What is asked: Copy the data below exactly.

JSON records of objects
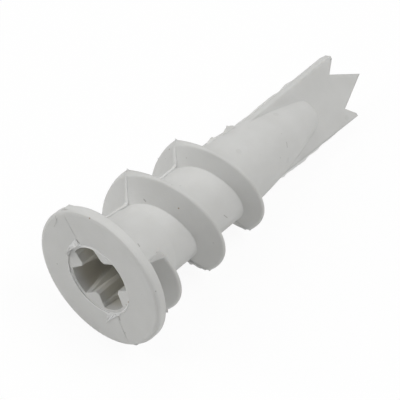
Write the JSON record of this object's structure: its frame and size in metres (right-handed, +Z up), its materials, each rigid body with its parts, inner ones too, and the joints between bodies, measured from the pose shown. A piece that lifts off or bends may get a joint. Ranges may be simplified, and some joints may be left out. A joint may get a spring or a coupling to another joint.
{
  "type": "self-drilling drywall anchor",
  "caption": "Moulded nylon self-drilling wallboard anchor: flat round head with a cross recess, coarse tapering thread, screw bore and a flat pronged cutting tip.",
  "frame": {"origin": "on the ground, below the middle of the part's bounding box", "axes": "+Z up, +X along the anchor from the head to the cutting tip, which points about 6 degrees below the horizontal as the part lies on its head's rim and its thread; +Y across, to the left when looking along +X"},
  "size_m": [0.0386, 0.0134, 0.0135],
  "materials": {
    "nylon": "satin"
  },
  "bodies": {
    "root": {"anchor_body": "nylon"}
  },
  "joints": []
}
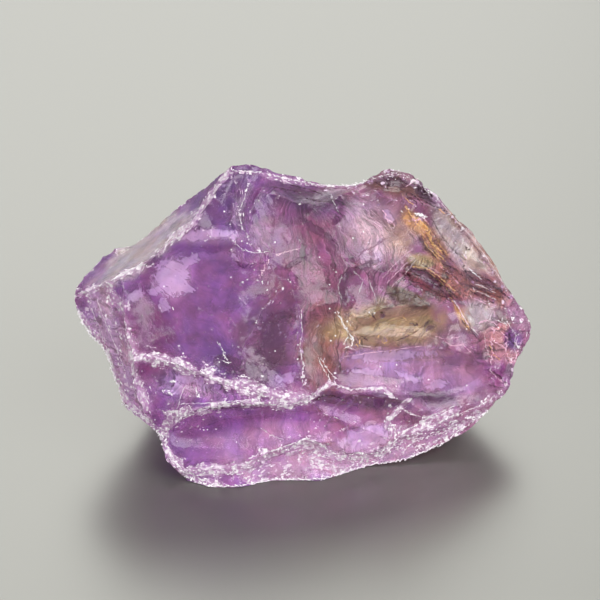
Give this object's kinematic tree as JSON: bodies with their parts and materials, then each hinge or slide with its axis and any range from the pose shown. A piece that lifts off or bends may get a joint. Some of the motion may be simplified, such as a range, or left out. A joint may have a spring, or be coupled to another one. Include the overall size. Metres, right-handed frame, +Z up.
{
  "type": "rough amethyst",
  "caption": "Rough amethyst, a broken lump of see-through violet quartz with smoky brown, olive and clear patches, shallow fracture bowls and frosty chipped ridges.",
  "frame": {"origin": "middle of the bounding box's underside, on the surface that the stone rests on", "axes": "+X along the stone's length to the right as pictured, +Y back from the pictured side, +Z up"},
  "size_m": [0.042, 0.0254, 0.025],
  "materials": {
    "amethyst": "glossy on the broken faces, frosty along the ridges"
  },
  "bodies": {
    "root": {"amethyst": "amethyst"}
  },
  "joints": []
}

Task result:
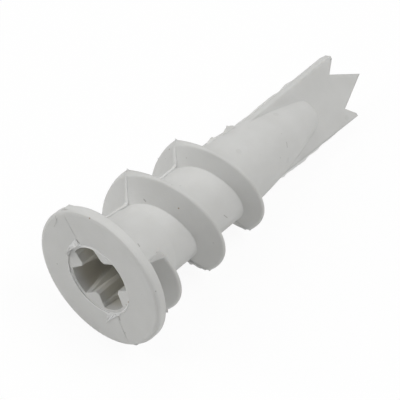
Write the JSON record of this object's structure: its frame and size in metres (right-handed, +Z up), its materials, each rigid body with its parts, inner ones too, and the joints between bodies, measured from the pose shown. A piece that lifts off or bends may get a joint. Ranges may be simplified, and some joints may be left out. A joint may get a spring or a coupling to another joint.
{
  "type": "self-drilling drywall anchor",
  "caption": "Moulded nylon self-drilling wallboard anchor: flat round head with a cross recess, coarse tapering thread, screw bore and a flat pronged cutting tip.",
  "frame": {"origin": "on the ground, below the middle of the part's bounding box", "axes": "+Z up, +X along the anchor from the head to the cutting tip, which points about 6 degrees below the horizontal as the part lies on its head's rim and its thread; +Y across, to the left when looking along +X"},
  "size_m": [0.0386, 0.0134, 0.0135],
  "materials": {
    "nylon": "satin"
  },
  "bodies": {
    "root": {"anchor_body": "nylon"}
  },
  "joints": []
}
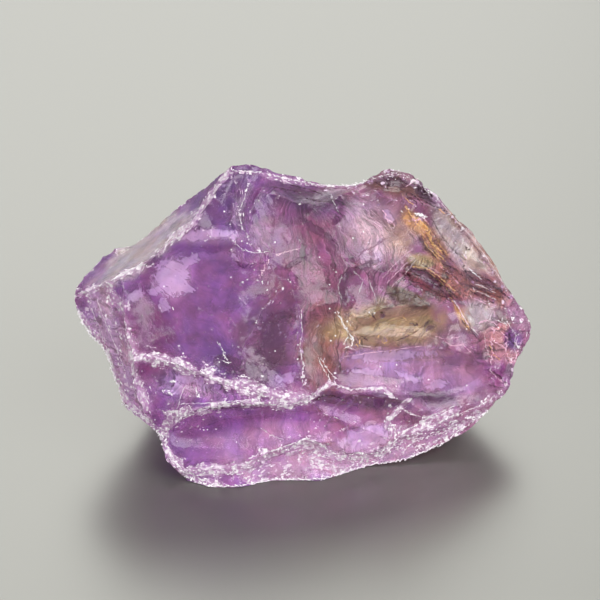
Give this object's kinematic tree as JSON: bodies with their parts and materials, then each hinge or slide with its axis and any range from the pose shown. A piece that lifts off or bends may get a joint. Some of the motion may be simplified, such as a range, or left out. A joint may have a spring, or be coupled to another one. Include the overall size. Metres, right-handed frame, +Z up.
{
  "type": "rough amethyst",
  "caption": "Rough amethyst, a broken lump of see-through violet quartz with smoky brown, olive and clear patches, shallow fracture bowls and frosty chipped ridges.",
  "frame": {"origin": "middle of the bounding box's underside, on the surface that the stone rests on", "axes": "+X along the stone's length to the right as pictured, +Y back from the pictured side, +Z up"},
  "size_m": [0.042, 0.0254, 0.025],
  "materials": {
    "amethyst": "glossy on the broken faces, frosty along the ridges"
  },
  "bodies": {
    "root": {"amethyst": "amethyst"}
  },
  "joints": []
}